If the police sources are to be believed, the forces are alerted about some sort of extremist activities in southern and western Odisha that go to polls on April 10, 2014. After such inputs, the state police and the Central para-military forces have intensified combing operations in forest areas of south Odisha that continue to remain Maoist strongholds.

While leftwing extremist activities are certainly a concern, the other concern is police terror. Termed by police as Maoist cadres or Maoist supporters, many tribal youth have left their villages and hide in the forests fearing attack or arrest by police.

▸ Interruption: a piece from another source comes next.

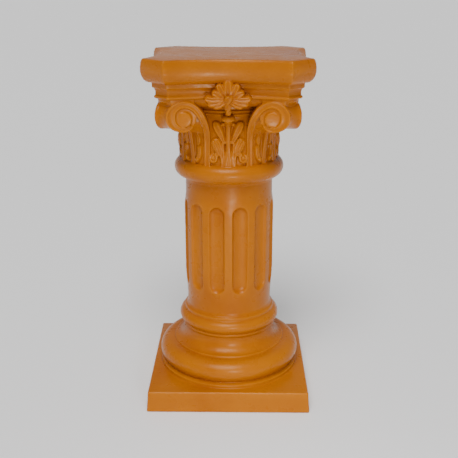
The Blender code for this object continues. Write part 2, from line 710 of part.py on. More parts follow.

Dinu Sirka of Jhodipadar village and Jira kendruka of Dumsil village are two such cases. Both are now hiding in a remote forest village as they are in police target. When asked how many tribals live hiding in the forest, they said, “Hundreds like us are living in the forests and remote villages to escape police action. We are all innocents but police terms us Maoists!”

Initially, the tribal people raised their voice against such acts of the police saying they were all wrong and oppressive. But they didn’t get any support from anybody in the police or, even, the administration. On the other hand, tribal people were taken to camps, put to torture, jailed and had to face trials for years. So, the tribal voice got suppressed and a courageous tribal community had to live in fear to escape illegal and immoral police action that the system sees as lawful.

As the realities look like, conflict keeps growing in the forests and tribal hinterlands of Narayanpatna. Innocent tribals, who just want to live peacefully but with dignity by depending upon the forests and the forest lands, are being sandwiched between the forces that are parties in the conflict.

In such a situation, expecting a free, fair and peaceful election in the place of conflict sounds to be quite unreal because police terror added with administrative apathy has alienated the ordinary people from the whole system of governance.

Now the question is, how can people be involved in the electoral process and voting by ordinary people and, particularly, these indigenous people be ensured, which is vital in any democracy?

Perhaps the only answer to ensure people’s participation in the electoral process is to adopt an inclusive approach than a suppressive one. Huge force deployment would only frighten the voters. Instead, allowing free convergence between people and political leadership would help getting people into the electoral process and politics.